→ What is required
Below you will find a set of lines. Repeat them all exactly.

+ + + + +

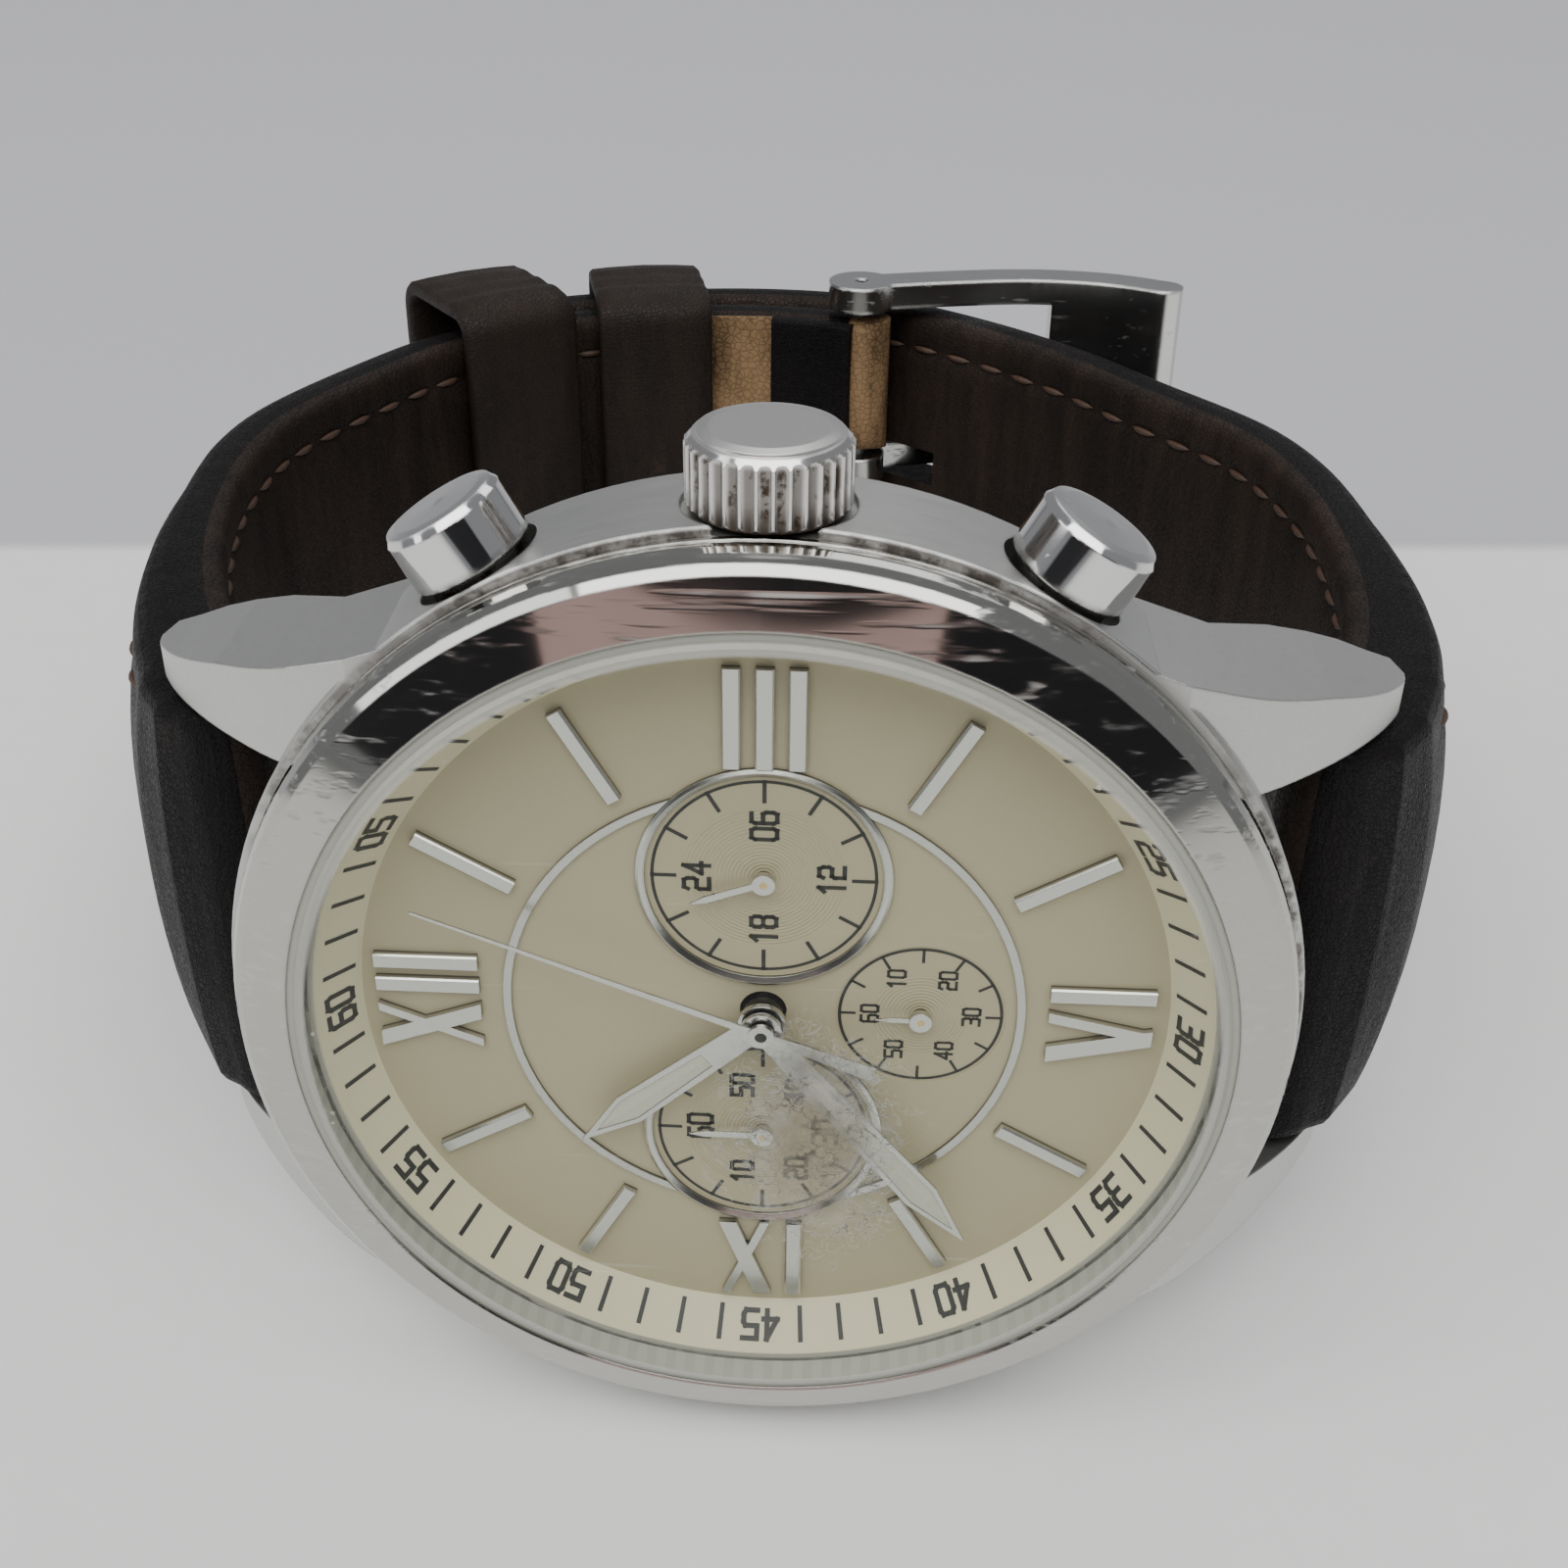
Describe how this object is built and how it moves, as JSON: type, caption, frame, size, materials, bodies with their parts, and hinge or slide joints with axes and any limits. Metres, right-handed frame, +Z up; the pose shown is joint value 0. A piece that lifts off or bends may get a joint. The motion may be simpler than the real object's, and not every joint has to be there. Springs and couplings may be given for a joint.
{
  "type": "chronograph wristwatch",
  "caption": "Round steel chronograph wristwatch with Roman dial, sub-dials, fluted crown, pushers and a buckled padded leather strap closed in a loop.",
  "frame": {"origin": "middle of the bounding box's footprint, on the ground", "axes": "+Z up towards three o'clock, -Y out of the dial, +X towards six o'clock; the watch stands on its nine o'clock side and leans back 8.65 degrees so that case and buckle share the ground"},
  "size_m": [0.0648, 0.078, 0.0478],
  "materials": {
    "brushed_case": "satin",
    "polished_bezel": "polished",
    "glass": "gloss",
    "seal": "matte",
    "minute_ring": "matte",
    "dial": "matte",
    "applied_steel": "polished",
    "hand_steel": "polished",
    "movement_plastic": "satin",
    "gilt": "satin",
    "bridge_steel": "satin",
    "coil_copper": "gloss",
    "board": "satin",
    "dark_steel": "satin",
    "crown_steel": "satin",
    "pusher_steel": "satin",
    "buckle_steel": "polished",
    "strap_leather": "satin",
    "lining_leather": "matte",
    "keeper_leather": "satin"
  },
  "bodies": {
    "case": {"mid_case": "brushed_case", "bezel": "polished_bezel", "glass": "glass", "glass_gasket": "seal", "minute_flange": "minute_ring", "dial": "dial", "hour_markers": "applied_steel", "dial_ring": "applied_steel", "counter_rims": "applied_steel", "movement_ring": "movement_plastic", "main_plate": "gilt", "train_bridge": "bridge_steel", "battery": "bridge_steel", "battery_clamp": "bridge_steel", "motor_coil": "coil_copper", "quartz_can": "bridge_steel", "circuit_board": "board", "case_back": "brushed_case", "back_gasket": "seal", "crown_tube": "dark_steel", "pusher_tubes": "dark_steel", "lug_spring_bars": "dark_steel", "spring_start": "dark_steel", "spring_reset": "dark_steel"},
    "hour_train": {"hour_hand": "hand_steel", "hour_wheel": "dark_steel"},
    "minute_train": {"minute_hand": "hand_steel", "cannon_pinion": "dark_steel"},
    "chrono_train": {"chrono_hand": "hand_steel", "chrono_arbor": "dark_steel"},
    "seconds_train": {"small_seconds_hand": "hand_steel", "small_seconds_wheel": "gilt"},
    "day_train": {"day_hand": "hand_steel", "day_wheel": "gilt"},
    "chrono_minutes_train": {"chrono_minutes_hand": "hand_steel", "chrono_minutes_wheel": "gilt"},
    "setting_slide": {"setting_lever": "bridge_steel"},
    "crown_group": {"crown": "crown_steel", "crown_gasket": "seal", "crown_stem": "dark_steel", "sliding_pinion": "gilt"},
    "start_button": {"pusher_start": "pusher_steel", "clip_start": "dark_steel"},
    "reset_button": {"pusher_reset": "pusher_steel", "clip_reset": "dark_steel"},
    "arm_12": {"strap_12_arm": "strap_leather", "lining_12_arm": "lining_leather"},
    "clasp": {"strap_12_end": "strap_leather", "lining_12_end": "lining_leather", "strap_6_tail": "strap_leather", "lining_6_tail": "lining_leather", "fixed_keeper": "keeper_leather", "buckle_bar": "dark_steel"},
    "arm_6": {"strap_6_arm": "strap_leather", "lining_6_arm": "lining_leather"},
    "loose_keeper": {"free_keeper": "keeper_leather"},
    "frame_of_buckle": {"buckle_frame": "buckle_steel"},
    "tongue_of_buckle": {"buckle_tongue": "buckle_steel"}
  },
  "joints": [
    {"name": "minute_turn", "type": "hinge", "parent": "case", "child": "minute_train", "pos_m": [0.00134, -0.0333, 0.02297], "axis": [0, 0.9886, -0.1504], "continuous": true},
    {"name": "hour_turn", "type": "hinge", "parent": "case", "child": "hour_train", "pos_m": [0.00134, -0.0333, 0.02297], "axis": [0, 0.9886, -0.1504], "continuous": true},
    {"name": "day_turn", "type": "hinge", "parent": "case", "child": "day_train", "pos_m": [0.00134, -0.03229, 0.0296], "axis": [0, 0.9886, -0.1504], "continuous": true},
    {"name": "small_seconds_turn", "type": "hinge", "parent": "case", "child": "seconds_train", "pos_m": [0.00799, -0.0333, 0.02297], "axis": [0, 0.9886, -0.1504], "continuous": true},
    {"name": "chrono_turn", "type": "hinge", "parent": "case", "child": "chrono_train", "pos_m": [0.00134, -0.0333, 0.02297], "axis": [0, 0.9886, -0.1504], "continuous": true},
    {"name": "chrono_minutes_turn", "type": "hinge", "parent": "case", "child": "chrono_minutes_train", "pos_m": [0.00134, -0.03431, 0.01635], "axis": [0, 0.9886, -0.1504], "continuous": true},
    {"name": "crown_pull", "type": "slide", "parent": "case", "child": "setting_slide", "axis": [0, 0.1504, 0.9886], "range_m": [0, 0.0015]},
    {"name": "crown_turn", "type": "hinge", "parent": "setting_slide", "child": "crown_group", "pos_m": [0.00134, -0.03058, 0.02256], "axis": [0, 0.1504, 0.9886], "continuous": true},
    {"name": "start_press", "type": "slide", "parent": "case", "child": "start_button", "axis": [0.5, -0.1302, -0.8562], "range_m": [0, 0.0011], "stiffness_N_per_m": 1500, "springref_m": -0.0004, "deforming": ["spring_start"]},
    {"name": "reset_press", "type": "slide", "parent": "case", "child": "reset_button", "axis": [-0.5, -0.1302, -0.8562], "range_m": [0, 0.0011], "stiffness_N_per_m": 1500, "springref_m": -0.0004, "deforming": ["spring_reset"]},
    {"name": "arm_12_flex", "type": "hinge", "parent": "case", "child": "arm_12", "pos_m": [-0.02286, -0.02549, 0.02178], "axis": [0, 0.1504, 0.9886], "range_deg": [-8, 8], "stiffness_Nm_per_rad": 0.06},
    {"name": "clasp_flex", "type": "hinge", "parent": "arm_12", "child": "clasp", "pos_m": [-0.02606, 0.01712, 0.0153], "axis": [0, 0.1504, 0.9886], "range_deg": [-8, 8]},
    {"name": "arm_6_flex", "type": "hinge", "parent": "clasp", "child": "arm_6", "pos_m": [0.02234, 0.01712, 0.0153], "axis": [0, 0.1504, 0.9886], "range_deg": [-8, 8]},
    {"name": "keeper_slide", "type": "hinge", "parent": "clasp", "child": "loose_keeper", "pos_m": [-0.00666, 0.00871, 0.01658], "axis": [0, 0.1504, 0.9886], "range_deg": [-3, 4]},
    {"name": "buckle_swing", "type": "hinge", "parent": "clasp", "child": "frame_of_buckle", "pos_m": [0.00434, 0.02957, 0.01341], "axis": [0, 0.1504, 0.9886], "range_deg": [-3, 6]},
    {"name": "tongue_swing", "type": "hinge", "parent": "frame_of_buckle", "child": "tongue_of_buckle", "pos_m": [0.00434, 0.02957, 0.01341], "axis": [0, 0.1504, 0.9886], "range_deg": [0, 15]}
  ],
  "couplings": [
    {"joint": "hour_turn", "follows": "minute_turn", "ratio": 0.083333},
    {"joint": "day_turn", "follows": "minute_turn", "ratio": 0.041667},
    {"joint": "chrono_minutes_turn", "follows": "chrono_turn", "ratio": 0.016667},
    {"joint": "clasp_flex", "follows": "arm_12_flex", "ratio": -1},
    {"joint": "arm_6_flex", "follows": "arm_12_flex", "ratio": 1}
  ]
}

+ + + + +

→ Exercise result
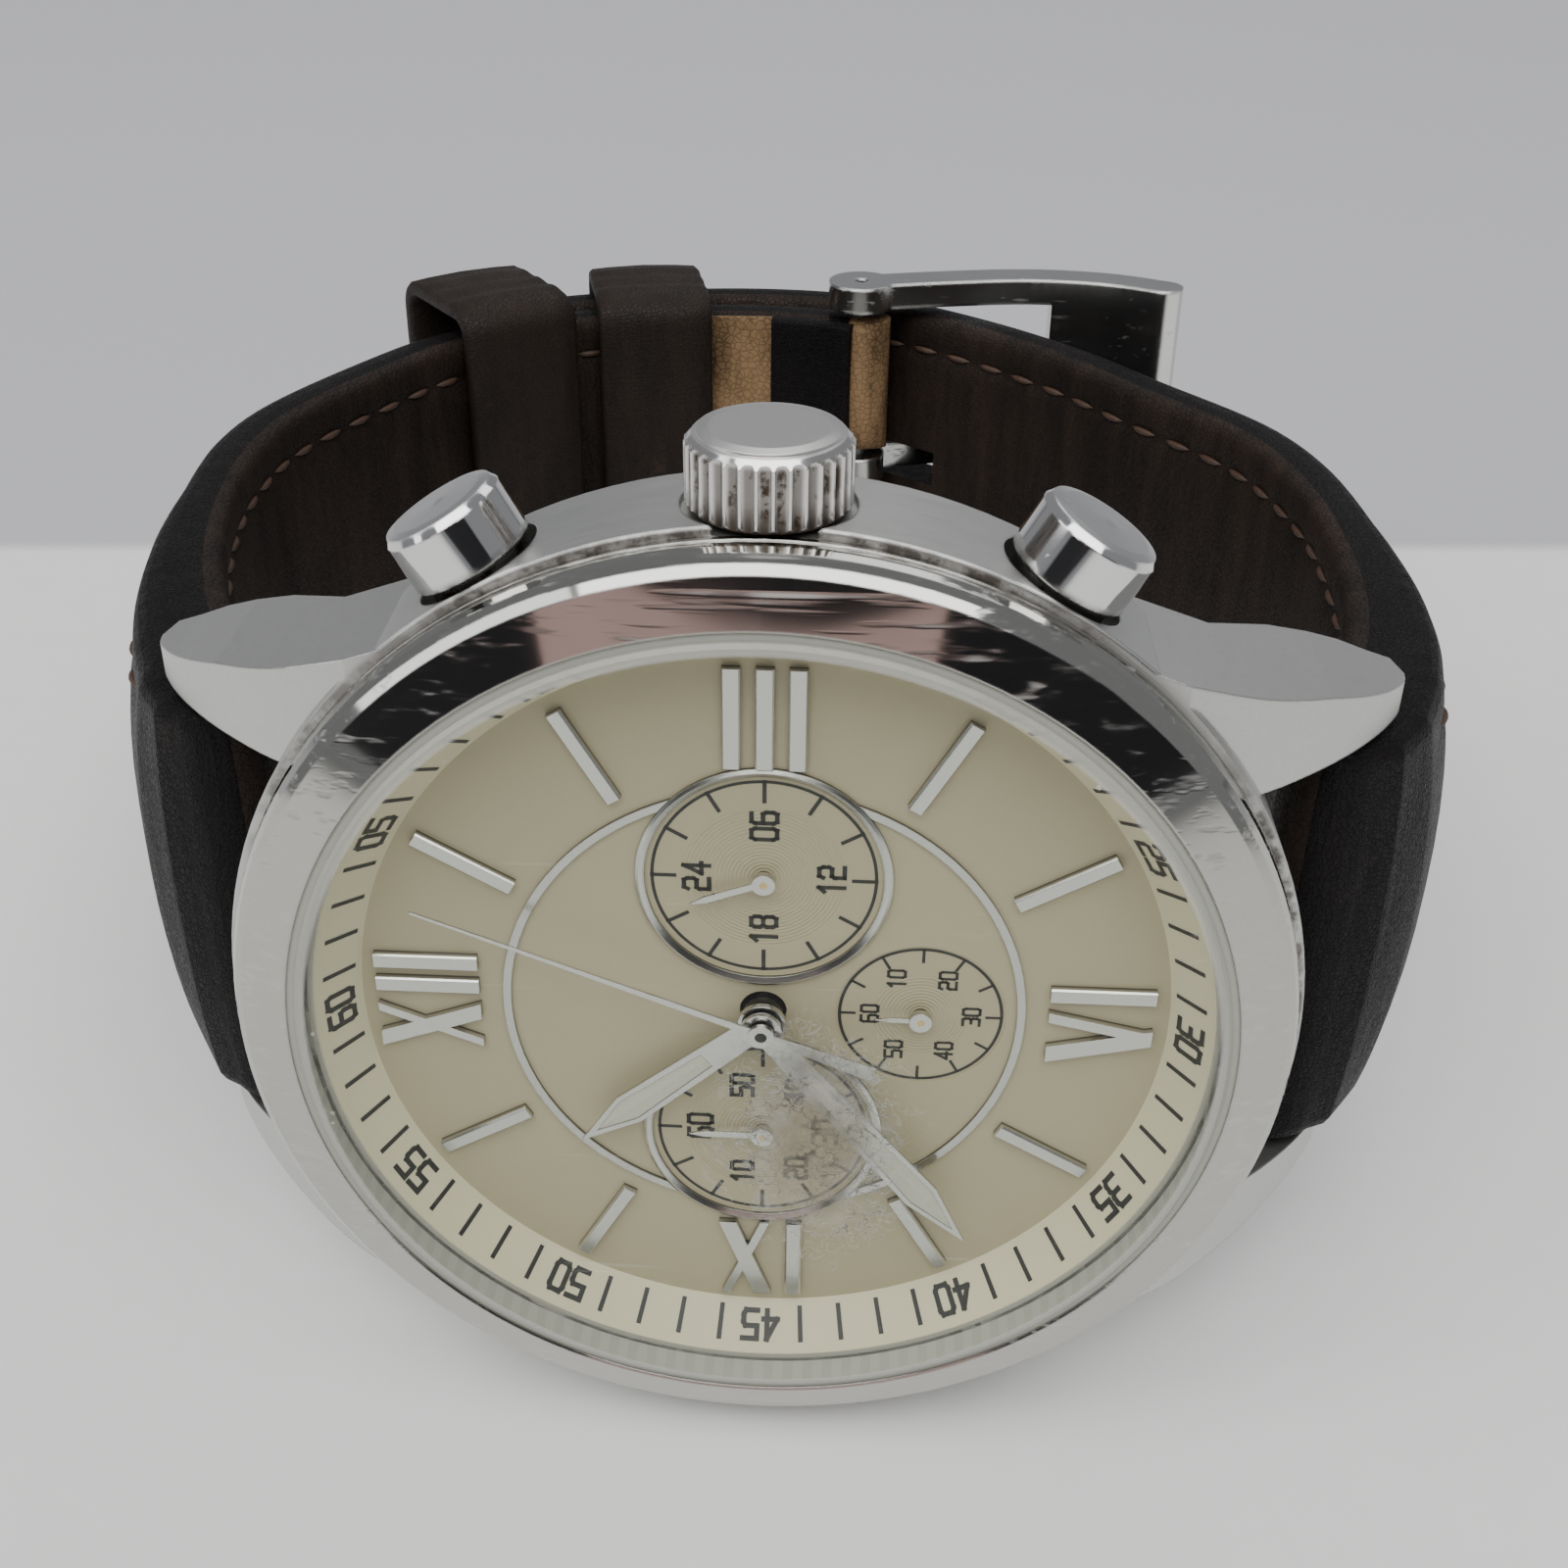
Describe how this object is built and how it moves, as JSON: type, caption, frame, size, materials, bodies with their parts, and hinge or slide joints with axes and any limits. Metres, right-handed frame, +Z up; the pose shown is joint value 0. A piece that lifts off or bends may get a joint. The motion may be simpler than the real object's, and not every joint has to be there. Springs and couplings may be given for a joint.
{
  "type": "chronograph wristwatch",
  "caption": "Round steel chronograph wristwatch with Roman dial, sub-dials, fluted crown, pushers and a buckled padded leather strap closed in a loop.",
  "frame": {"origin": "middle of the bounding box's footprint, on the ground", "axes": "+Z up towards three o'clock, -Y out of the dial, +X towards six o'clock; the watch stands on its nine o'clock side and leans back 8.65 degrees so that case and buckle share the ground"},
  "size_m": [0.0648, 0.078, 0.0478],
  "materials": {
    "brushed_case": "satin",
    "polished_bezel": "polished",
    "glass": "gloss",
    "seal": "matte",
    "minute_ring": "matte",
    "dial": "matte",
    "applied_steel": "polished",
    "hand_steel": "polished",
    "movement_plastic": "satin",
    "gilt": "satin",
    "bridge_steel": "satin",
    "coil_copper": "gloss",
    "board": "satin",
    "dark_steel": "satin",
    "crown_steel": "satin",
    "pusher_steel": "satin",
    "buckle_steel": "polished",
    "strap_leather": "satin",
    "lining_leather": "matte",
    "keeper_leather": "satin"
  },
  "bodies": {
    "case": {"mid_case": "brushed_case", "bezel": "polished_bezel", "glass": "glass", "glass_gasket": "seal", "minute_flange": "minute_ring", "dial": "dial", "hour_markers": "applied_steel", "dial_ring": "applied_steel", "counter_rims": "applied_steel", "movement_ring": "movement_plastic", "main_plate": "gilt", "train_bridge": "bridge_steel", "battery": "bridge_steel", "battery_clamp": "bridge_steel", "motor_coil": "coil_copper", "quartz_can": "bridge_steel", "circuit_board": "board", "case_back": "brushed_case", "back_gasket": "seal", "crown_tube": "dark_steel", "pusher_tubes": "dark_steel", "lug_spring_bars": "dark_steel", "spring_start": "dark_steel", "spring_reset": "dark_steel"},
    "hour_train": {"hour_hand": "hand_steel", "hour_wheel": "dark_steel"},
    "minute_train": {"minute_hand": "hand_steel", "cannon_pinion": "dark_steel"},
    "chrono_train": {"chrono_hand": "hand_steel", "chrono_arbor": "dark_steel"},
    "seconds_train": {"small_seconds_hand": "hand_steel", "small_seconds_wheel": "gilt"},
    "day_train": {"day_hand": "hand_steel", "day_wheel": "gilt"},
    "chrono_minutes_train": {"chrono_minutes_hand": "hand_steel", "chrono_minutes_wheel": "gilt"},
    "setting_slide": {"setting_lever": "bridge_steel"},
    "crown_group": {"crown": "crown_steel", "crown_gasket": "seal", "crown_stem": "dark_steel", "sliding_pinion": "gilt"},
    "start_button": {"pusher_start": "pusher_steel", "clip_start": "dark_steel"},
    "reset_button": {"pusher_reset": "pusher_steel", "clip_reset": "dark_steel"},
    "arm_12": {"strap_12_arm": "strap_leather", "lining_12_arm": "lining_leather"},
    "clasp": {"strap_12_end": "strap_leather", "lining_12_end": "lining_leather", "strap_6_tail": "strap_leather", "lining_6_tail": "lining_leather", "fixed_keeper": "keeper_leather", "buckle_bar": "dark_steel"},
    "arm_6": {"strap_6_arm": "strap_leather", "lining_6_arm": "lining_leather"},
    "loose_keeper": {"free_keeper": "keeper_leather"},
    "frame_of_buckle": {"buckle_frame": "buckle_steel"},
    "tongue_of_buckle": {"buckle_tongue": "buckle_steel"}
  },
  "joints": [
    {"name": "minute_turn", "type": "hinge", "parent": "case", "child": "minute_train", "pos_m": [0.00134, -0.0333, 0.02297], "axis": [0, 0.9886, -0.1504], "continuous": true},
    {"name": "hour_turn", "type": "hinge", "parent": "case", "child": "hour_train", "pos_m": [0.00134, -0.0333, 0.02297], "axis": [0, 0.9886, -0.1504], "continuous": true},
    {"name": "day_turn", "type": "hinge", "parent": "case", "child": "day_train", "pos_m": [0.00134, -0.03229, 0.0296], "axis": [0, 0.9886, -0.1504], "continuous": true},
    {"name": "small_seconds_turn", "type": "hinge", "parent": "case", "child": "seconds_train", "pos_m": [0.00799, -0.0333, 0.02297], "axis": [0, 0.9886, -0.1504], "continuous": true},
    {"name": "chrono_turn", "type": "hinge", "parent": "case", "child": "chrono_train", "pos_m": [0.00134, -0.0333, 0.02297], "axis": [0, 0.9886, -0.1504], "continuous": true},
    {"name": "chrono_minutes_turn", "type": "hinge", "parent": "case", "child": "chrono_minutes_train", "pos_m": [0.00134, -0.03431, 0.01635], "axis": [0, 0.9886, -0.1504], "continuous": true},
    {"name": "crown_pull", "type": "slide", "parent": "case", "child": "setting_slide", "axis": [0, 0.1504, 0.9886], "range_m": [0, 0.0015]},
    {"name": "crown_turn", "type": "hinge", "parent": "setting_slide", "child": "crown_group", "pos_m": [0.00134, -0.03058, 0.02256], "axis": [0, 0.1504, 0.9886], "continuous": true},
    {"name": "start_press", "type": "slide", "parent": "case", "child": "start_button", "axis": [0.5, -0.1302, -0.8562], "range_m": [0, 0.0011], "stiffness_N_per_m": 1500, "springref_m": -0.0004, "deforming": ["spring_start"]},
    {"name": "reset_press", "type": "slide", "parent": "case", "child": "reset_button", "axis": [-0.5, -0.1302, -0.8562], "range_m": [0, 0.0011], "stiffness_N_per_m": 1500, "springref_m": -0.0004, "deforming": ["spring_reset"]},
    {"name": "arm_12_flex", "type": "hinge", "parent": "case", "child": "arm_12", "pos_m": [-0.02286, -0.02549, 0.02178], "axis": [0, 0.1504, 0.9886], "range_deg": [-8, 8], "stiffness_Nm_per_rad": 0.06},
    {"name": "clasp_flex", "type": "hinge", "parent": "arm_12", "child": "clasp", "pos_m": [-0.02606, 0.01712, 0.0153], "axis": [0, 0.1504, 0.9886], "range_deg": [-8, 8]},
    {"name": "arm_6_flex", "type": "hinge", "parent": "clasp", "child": "arm_6", "pos_m": [0.02234, 0.01712, 0.0153], "axis": [0, 0.1504, 0.9886], "range_deg": [-8, 8]},
    {"name": "keeper_slide", "type": "hinge", "parent": "clasp", "child": "loose_keeper", "pos_m": [-0.00666, 0.00871, 0.01658], "axis": [0, 0.1504, 0.9886], "range_deg": [-3, 4]},
    {"name": "buckle_swing", "type": "hinge", "parent": "clasp", "child": "frame_of_buckle", "pos_m": [0.00434, 0.02957, 0.01341], "axis": [0, 0.1504, 0.9886], "range_deg": [-3, 6]},
    {"name": "tongue_swing", "type": "hinge", "parent": "frame_of_buckle", "child": "tongue_of_buckle", "pos_m": [0.00434, 0.02957, 0.01341], "axis": [0, 0.1504, 0.9886], "range_deg": [0, 15]}
  ],
  "couplings": [
    {"joint": "hour_turn", "follows": "minute_turn", "ratio": 0.083333},
    {"joint": "day_turn", "follows": "minute_turn", "ratio": 0.041667},
    {"joint": "chrono_minutes_turn", "follows": "chrono_turn", "ratio": 0.016667},
    {"joint": "clasp_flex", "follows": "arm_12_flex", "ratio": -1},
    {"joint": "arm_6_flex", "follows": "arm_12_flex", "ratio": 1}
  ]
}